“WHAT WOULD YOU SEND ME?” (Lk 1:39-47): 12 December 2007 (The Virgin of Guadalupe, Wednesday)

“WHAT WOULD YOU SEND ME?”  (Lk 1:39-47):  12 December 2007 (The Virgin of Guadalupe, Wednesday)

Reading:  www.nccbuscc.org/nab/121207.shtml

We don’t always notice it, but the gospels often depict Mary as being “on the move.”  Today’s reading tells us that immediately after the Annunciation, Mary “set out and traveled to the hill country of Judah” to visit her cousin Elizabeth.  As we know, for the birth of Christ, she traveled with her husband Joseph to Bethlehem.  Almost immediately after that, they escaped to Egypt before returning to Nazareth.  According to Luke’s gospel, when Jesus was twelve, the entire family went to Jerusalem for a pilgrimage to the temple.  Finally, the gospel according to John reports that she traveled down to Jerusalem to be with her son in his final moments.

Today’s feast reminds us that to this day, Mary hasn’t really stopped traveling.  Her Visitation to Elizabeth has been but the first of many that she continues to make.  One internet source claims that the more famous Marian apparitions number all of 67 although not all of them are considered official by the Church.  These apparitions have occurred as early as the year 39 AD (before her Assumption) when she allegedly appeared to St. James in Caesaraugusta (present-day Zaragoza, Spain) up to the very present.  After her Assumption, our Lady has been claimed to travel to places like Banneaux (Belgium), Lourdes and La Salette (France), Fatima (Portugal), and Medjugorie (Bosnia & Herzegovina) , as well as Akita (Japan) and Garabandal (Spain).  Lesser known places she has supposedly visited include Bayside in New York, Zeitoun in Egypt, La Vang in Vietnam, and even our own Lipa City.  It’s almost as if Mary has simply refused to leave her children behind.

The Feast of the Virgin of Guadalupe recalls a famous visitation  in Mexico.  In the year 1531, she appears to the peasant Juan Diego and requests him to relay her wish to the bishop that a temple be built on the site.  Naturally, the bishop refuses to believe such a tale and asks for a sign.  The sign is given:  With a piece of cloth called tilma, Juan Diego gathers roses in winter and when he unravels his tilma, the roses come pouring out, and the image of Mary appears imprinted on the cloth.

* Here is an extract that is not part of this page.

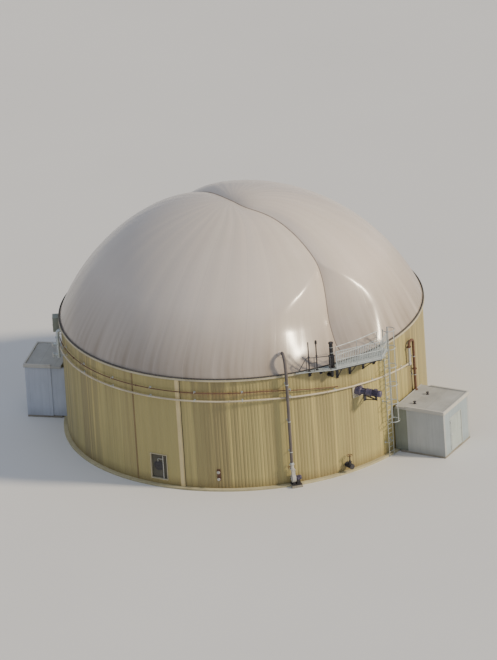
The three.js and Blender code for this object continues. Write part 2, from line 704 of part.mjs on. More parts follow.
function makePlatform() {
  const [, start, bend, end] = DECK_CORNERS.map(([angle]) => angle);
  const from = start + 0.05;
  add(digester, "platform_deck", deckPlate(from, end, [bend]), "galvanised");
  const under = DECK_Z - DECK_T - CONTACT;
  const span = [start + 1, bend, end - 1];
  const outer = span.map((angle) => onEdge(angle, 90));
  const inner = span.map((angle) => onEdge(angle, 150)).reverse();
  const beam = prism([...outer, ...inner], under - 100, under);
  const size = { drop: 1000, strut: 34, short: 150 };
  const supports = deckSupports(PLATFORM_BRACKETS, size, start + 1, end - 1);
  add(digester, "platform_frame", join(supports, beam), "darkSteel");

  const base = DECK_Z + CONTACT;
  const posts = [start + 1.4, 34, bend, end - 0.6].map((angle) => onEdge(angle, 40));
  const corners = [posts[0], posts[2], posts[3]];
  add(digester, "platform_outer_rail", railing(corners, posts, base), "galvanised");
  const back = [start + 3.2, 37, end - 1.2].map((angle) => {
    const p = around(DECK_R + 60, angle);
    return [p.x, p.y];
  });
  add(digester, "platform_inner_rail", railing(back, back, base), "galvanised");
}

// Walkway with one rail, which slopes down to the deck at the tip.
function makeWalkway() {
  const [tip, start] = DECK_CORNERS.map(([angle]) => angle);
  add(digester, "walkway_deck", deckPlate(tip, start, []), "galvanised");
  const size = { drop: 430, strut: 26, short: 60 };
  const supports = deckSupports(WALKWAY_BRACKETS, size, tip + 4, start - 0.2);
  add(digester, "walkway_frame", supports, "darkSteel");

  const { height, posts, foot } = WALKWAY_RAIL;
  const base = DECK_Z + CONTACT;
  const top = DECK_Z + height;
  const at = (angle, z) => [...onEdge(angle, RAIL_R + 4), z];
  const stands = posts.map((angle) => bar(at(angle, base), at(angle, top), POST_R, 6));
  const rail = [
    bar(at(posts[0], top), at(posts[2], top), RAIL_R, 6),
    bar(at(posts[2], top), at(foot, base + RAIL_R), RAIL_R, 6),
    bar(at(foot, base), at(foot, base + 2 * RAIL_R), POST_R, 6),
    bar(at(posts[2], top - RAIL_R), at(posts[2], top + RAIL_R), RAIL_R, 6),
  ];
  add(digester, "walkway_rail", join(stands, rail), "darkSteel");
}

function makeReliefValve() {
  const { at, n, low, pipe: bore, body, stack: slim, top } = RELIEF;
  const group = station(at);
  const { middle, along } = flatAt(at);
  const onFlat = (shape) => turned(shape, middle - at + 90);
  const seat = WALL_FACE + SEAT;
  const flange = onFlat(bar([seat, along, low], [WALL_FACE + 60, along, low], 150, 16));
  const stack = join(
    bar([n, 0, low], [n, 0, DECK_Z + 160], bore, 12),
    bar([n, 0, DECK_Z + CONTACT], [n, 0, DECK_Z + 30], body + 15, 16),
    bar([n, 0, DECK_Z + 140], [n, 0, DECK_Z + 720], body, 16),
    bar([n, 0, DECK_Z + 700], [n, 0, DECK_Z + 740], body + 40, 16),
    bar([n, 0, DECK_Z + 720], [n, 0, top - 60], slim, 16),
    bar([n, 0, top - 80], [n, 0, top], slim + 30, 16),
    bar([n, 0, low], [WALL_FACE - 10, 0, low], bore, 12),
  );
  const wall = onFlat(block([0, -900, 6000], [seat, 900, 7200]));
  add(group, "relief_valve", join(stack, flange).subtract(wall), "darkSteel");
}

function makeVents() {
  const { height, radius, foot: flange, tie } = VENTS;
  const foot = DECK_Z + CONTACT;
  const top = DECK_Z + height;
  const pipes = VENT_POSTS.map(({ at, n, cap }) => {
    const pieces = [
      bar([n, 0, foot], [n, 0, top], radius, 10),
      bar([n, 0, foot], [n, 0, foot + 25], flange, 12),
    ];
    if (cap) pieces.push(bar([n, 0, top - 200], [n, 0, top + 40], cap, 12));
    return turned(join(pieces), at);
  });
  const [a, b] = VENT_POSTS.map(({ at, n }) => around(n, at, tie).toArray());
  add(digester, "vent_pipes", join(pipes, bar(a, b, 20, 8)), "darkSteel");
}

function makeTakeOff() {
  const { at, z: start, radius, standoff, branches, reach } = TAKE_OFF;
  const { middle, along } = flatAt(at);
  const seat = WALL_FACE + SEAT;
  const n = TANK_R + standoff;
  const track = [
    [seat, start],
    [WALL_FACE + 120, start],
    [n - 40, start - 40],
    [n, start - 160],
    [n, start - 400],
    [n, Math.min(...branches) - 200],
  ].map(([x, z]) => new THREE.Vector3(x, along, z));
  const outlets = branches.flatMap((z) => [
    bar([n, along, z], [n + reach, along, z], radius - 15, 12),
    bar([n + reach - 40, along, z], [n + reach, along, z], FLANGE_R, 16),
  ]);
  const plate = bar([seat, along, start], [WALL_FACE + 40, along, start], 180, 16);
  const holds = TAKE_OFF_CLIPS.map((z) => block([seat, along - 30, z - 30], [n, along + 30, z + 30]));
  const body = join(pipe(track, radius, 14, 12), plate, outlets, holds);
  const group = station(middle);
  add(group, "gas_take_off", body, "galvanised");
  branches.forEach((z, i) => {
    const disc = bar([n + reach + SEAT, along, z], [n + reach + 30, along, z], FLANGE_R, 16);
    add(group, `blind_flange_${i + 1}`, disc, "paleSteel");
  });
}

function makeCabinet() {
  const { at, half, low, high, deep, rails, gap } = CABINET;
  const { middle, along } = flatAt(at);
  const seat = WALL_FACE + SEAT;
  const holds = rails.map((t) =>
    block([seat, along + t - 30, low - 250], [seat + gap, along + t + 30, high - 20]),
  );
  const body = block([seat + gap, along - half, low], [seat + deep, along + half, high]);
  add(station(middle), "instrument_cabinet", join(body, holds), "infill");
}

function makeLadder() {
  const { middle, along } = flatAt(LADDER.at);
  const group = station(middle);
  const n = TANK_R + LADDER.offset;
  const { half, rung, top, holds } = LADDER;
  const { deep, wide } = STILE;
  const stiles = [-half, half].map((t) =>
    block([n - deep, along + t - wide, 0], [n + deep, along + t + wide, top]),
  );
  const rungs = Array.from({ length: Math.ceil((top - 100) / rung) - 1 }, (_, i) => {
    const z = rung * (i + 1);
    return block([n - RUNG_HALF, along - half, z - RUNG_HALF], [n + RUNG_HALF, along + half, z + RUNG_HALF]);
  });
  const stays = holds.flatMap((z) =>
    [-half, half].map((t) =>
      block([WALL_FACE + SEAT, along + t - wide, z - deep], [n, along + t + wide, z + deep]),
    ),
  );
  add(group, "ladder", join(stiles, rungs, stays), "galvanised");

  const { low, radius, set, hoops, bars, strip, thick } = CAGE;
  const from = n + deep + SEAT;
  const hoop = (z) => {
    const shape = new THREE.Shape();
    const hole = new THREE.Path();
    shape.absarc(0, 0, radius, 0, 2 * Math.PI);
    hole.absarc(0, 0, radius - thick, 0, 2 * Math.PI);
    shape.holes.push(hole);
    const options = { depth: strip, bevelEnabled: false, curveSegments: 6 };
    const band = solid(new THREE.ExtrudeGeometry(shape, options).translate(from + set, along, z));
    const front = block([from, along - 500, z - 10], [from + 900, along + 500, z + strip + 10]);
    return band.intersect(front);
  };
  const gap = (top - 60 - low) / (hoops - 1);
  const bands = Array.from({ length: hoops }, (_, i) => hoop(low + gap * i));
  const limit = Math.acos(-set / radius) * 0.97;
  const uprights = Array.from({ length: bars }, (_, i) => {
    const turn = -limit + (2 * limit * i) / (bars - 1);
    const x = from + set + (radius - thick - 4) * Math.cos(turn);
    const y = along + (radius - thick - 4) * Math.sin(turn);
    return block([x - wide, y - wide, low], [x + wide, y + wide, top - 5]);
  });
  add(group, "ladder_cage", join(bands, uprights), "galvanised");
}

// Shed against the tank: floor, side walls, end wall in pieces round its doorway, roof and infills.
function makeShed({ at, end, roof, name }, split) {
  const group = station(at);
  const base = SHED_FLOOR_H;
  const under = roof - SHED_ROOF_T;
  const inside = SHED_HALF - SHED_WALL;
  const floor = block([SHED_FLOOR_START, -SHED_HALF, 0], [end, SHED_HALF, base]);
  add(group, `${name}_floor`, floor, "concrete");
  const sides = [-1, 1].map((side) => {
    const edges = [side * inside, side * SHED_HALF].sort((a, b) => a - b);
    return block([SHED_START, edges[0], base], [end, edges[1], under]);
  });
  const endFace = end - SHED_WALL;
  const gap = split ? SEAT : 0;
  const jambs = [
    block([endFace, gap - inside, base], [end, DOORWAY.low, under]),
    block([endFace, DOORWAY.high, base], [end, inside - gap, under]),
  ];
  const sill = base + DOORWAY.height;
  const lintel = block(
    [endFace, DOORWAY.low + gap, sill],
    [end, DOORWAY.high - gap, under],
  );
  const infills = [-1, 1].map((side) => {
    const edges = [side * (SHED_HALF - 160), side * (SHED_HALF - 60)].sort((a, b) => a - b);
    return block([INFILL_START, edges[0], base], [SHED_START - gap, edges[1], under]);
  });
  if (split) {
    add(group, `${name}_near_wall`, sides[0], "shedWall");
    add(group, `${name}_far_wall`, sides[1], "shedWall");
    add(group, `${name}_end_wall_near`, jambs[0], "shedWall");
    add(group, `${name}_end_wall_far`, jambs[1], "shedWall");
    add(group, `${name}_lintel`, lintel, "shedWall");
    add(group, `${name}_infill_near`, infills[0], "infill");
    add(group, `${name}_infill_far`, infills[1], "infill");
  } else {
    add(group, `${name}_walls`, join(sides, jambs, lintel, infills), "shedWall");
  }
  const half = SHED_HALF + SHED_EAVES;
  const reach = end + SHED_EAVES;
  const plate = block([SHED_ROOF_START, -half, under], [reach, half, roof]);
  const kerbs = [
    block([SHED_START, -half, under], [reach, -half + 110, roof + ROOF_KERB]),
    block([SHED_START, half - 110, under], [reach, half, roof + ROOF_KERB]),
    block([reach - 110, -half, under], [reach, half, roof + ROOF_KERB]),
  ];
  add(group, `${name}_roof`, join(plate, kerbs), "shedRoof");
  return group;
}

function doorLeaf(end) {
  const axis = { n: end + HINGE_OUT, t: DOORWAY.low };
  const front = end - DOOR_GAP;
  const low = SHED_FLOOR_H + DOOR_GAP;
  const high = SHED_FLOOR_H + DOORWAY.height - DOOR_GAP;
  const leaf = block(
    [front - DOOR_T, DOORWAY.low + DOOR_GAP, low],
    [front, DOORWAY.high - DOOR_GAP, high],
  );
  const { inset, z, proud, length } = HANDLE;
  const t = DOORWAY.high - inset;
  const handle = join(
    bar([front - 5, t, z], [front + proud, t, z], 14, 10),
    bar([front + proud - 10, t, z], [front + proud - 10, t - length, z], 11, 10),
  );
  return { axis, low, high, front, shape: join(leaf, handle) };
}

function hingeHeights(low, high) {
  return [low + 250, (low + high) / 2, high - 250];
}

function makeRightDoor(group) {
  const { axis, low, high, front, shape } = doorLeaf(RIGHT_SHED.end);
  const rod = (radius, from, to) => bar([axis.n, axis.t, from], [axis.n, axis.t, to], radius, 12);
  const knuckles = hingeHeights(low, high).flatMap((z) => {
    const from = z - KNUCKLE_HALF;
    const to = z + KNUCKLE_HALF;
    return [
      rod(KNUCKLE_R, from, to),
      block([front - 5, axis.t + 30, from], [front + 9, axis.t + 320, to]),
      block([axis.n - 14, axis.t + 12, from], [axis.n + 4, axis.t + 44, to]),
      block([front - 5, axis.t + 30, from], [axis.n + 4, axis.t + 44, to]),
    ];
  });
  const leaf = join(shape, knuckles).subtract(rod(HINGE_HOLE_R, low - 50, high + 50));
  add(group, "right_shed_door", leaf, "door");

  const seat = RIGHT_SHED.end + SEAT;
  const plate = block(
    [seat, axis.t - 90, low + 60],
    [RIGHT_SHED.end + 6, axis.t - 24, high - 60],
  );
  const holds = hingeHeights(low, high).flatMap((z) =>
    [z - KNUCKLE_HALF - 56, z + KNUCKLE_HALF + 6].map((from) =>
      block([seat, axis.t - 60, from], [axis.n + 10, axis.t + 4, from + 50]),
    ),
  );
  const hinge = join(plate, rod(HINGE_ROD_R, low + 70, high - 70), holds);
  add(group, "right_shed_hinge", hinge, "galvanised");
}

// Door kept shut, on strap hinges that lie on the end wall.
function makeLeftDoor(group) {
  const { end } = LEFT_SHED;
  const { axis, low, high, front, shape } = doorLeaf(end);
  const straps = hingeHeights(low, high).flatMap((z) => [
    block([front - 5, axis.t + 20, z - 30], [end + 8, axis.t + 260, z + 30]),
    block([end + SEAT, axis.t - 110, z - 30], [end + 8, axis.t + 260, z + 30]),
  ]);
  add(group, "left_shed_door", join(shape, straps), "door");
}

makeTank();
makeRoof();
wallStrip("cover_strip", COVER_STRIP, "strip");
wallStrip("joint_strip", JOINT_STRIP, "joint");
makeManhole();
makeStubs();
makeLines();
makeLoop();
makeHose();
makeDrainValve();
makeAgitator();
makePlatform();
makeWalkway();
makeReliefValve();
makeVents();
makeTakeOff();
makeCabinet();
makeLadder();
makeRightDoor(makeShed(RIGHT_SHED, true));
makeLeftDoor(makeShed(LEFT_SHED, false));

export default digester;
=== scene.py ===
"""Finished surfaces of a round biogas digester, built around its packed solids.

Metres, +Z up. An angle on the tank is in degrees, from -Y at 0 towards +X. A station's own axes
are n outwards from the tank's axis, t along the wall towards larger angles, and z up.
"""

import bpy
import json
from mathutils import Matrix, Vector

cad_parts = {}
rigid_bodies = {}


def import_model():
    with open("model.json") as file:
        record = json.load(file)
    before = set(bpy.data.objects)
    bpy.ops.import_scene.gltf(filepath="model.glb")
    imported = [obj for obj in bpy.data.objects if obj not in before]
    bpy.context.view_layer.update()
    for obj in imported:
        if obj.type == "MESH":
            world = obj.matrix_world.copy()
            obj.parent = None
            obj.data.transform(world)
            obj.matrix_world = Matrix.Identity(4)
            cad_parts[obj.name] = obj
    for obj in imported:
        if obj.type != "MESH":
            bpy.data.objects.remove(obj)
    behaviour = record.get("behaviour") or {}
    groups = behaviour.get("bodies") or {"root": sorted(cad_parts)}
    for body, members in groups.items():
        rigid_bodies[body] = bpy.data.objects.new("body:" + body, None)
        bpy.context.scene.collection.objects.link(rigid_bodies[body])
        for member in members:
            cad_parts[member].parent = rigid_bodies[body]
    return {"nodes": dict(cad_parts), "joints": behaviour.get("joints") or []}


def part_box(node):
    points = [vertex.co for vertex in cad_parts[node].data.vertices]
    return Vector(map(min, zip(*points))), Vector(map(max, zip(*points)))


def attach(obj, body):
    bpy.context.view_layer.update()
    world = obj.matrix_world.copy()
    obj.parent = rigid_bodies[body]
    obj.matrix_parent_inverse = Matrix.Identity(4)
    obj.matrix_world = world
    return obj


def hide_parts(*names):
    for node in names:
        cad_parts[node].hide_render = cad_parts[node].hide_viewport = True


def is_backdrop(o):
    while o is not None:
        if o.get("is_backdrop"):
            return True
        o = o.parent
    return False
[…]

What I like best about Guadalupe is it doesn’t have the usual doomsday messages associated with many Marian apparitions.  The Blessed Mother requests for a church, and when the unbelieving bishop understandably asks for a sign, what does she send him?  A bouquet of roses and the portrait of his mother.  It was the loveliest of gifts that a mother knows will melt the hardest of hearts.

Today I ask the Blessed Mother:  “What would you send me?  When I’m not listening and my heart is hard, what gift would you send me?”

During a retreat immediately before my own ordination in 1998, I was plagued with self-doubts, and I felt unworthy of ordination.  A recurring image in my prayer was that of a beggar who held an old rusty can of coins.  I felt I had nothing to offer God but the “loose change” of my life.

My prayers were uniformly distracted and dry.  On the very last day, I sat in the small chapel resigned to the possibility of a failed retreat and perhaps a failed vocation. I entertained thoughts of leaving the seminary a few months before ordination.

And then it happened–a powerful religious experience when it was least expected:  Suddenly, the fragrant scent of roses.  My first thought was:  “Mary.”  But almost simultaneously I heard an inner voice that had to belong to her:  “No, not me, but you.  Your offering is not a can of loose change, but a bouquet of the most fragrant roses.”

It was Mary’s gift for me when I faced the darkest of nights with the weakest of faith.  Typical of her, isn’t it?  I didn’t recognize it then, but looking back now, I know:  It was the grace of Guadalupe. In the cold of winter, I had unravelled my heart to God, and roses came pouring out, revealing her face.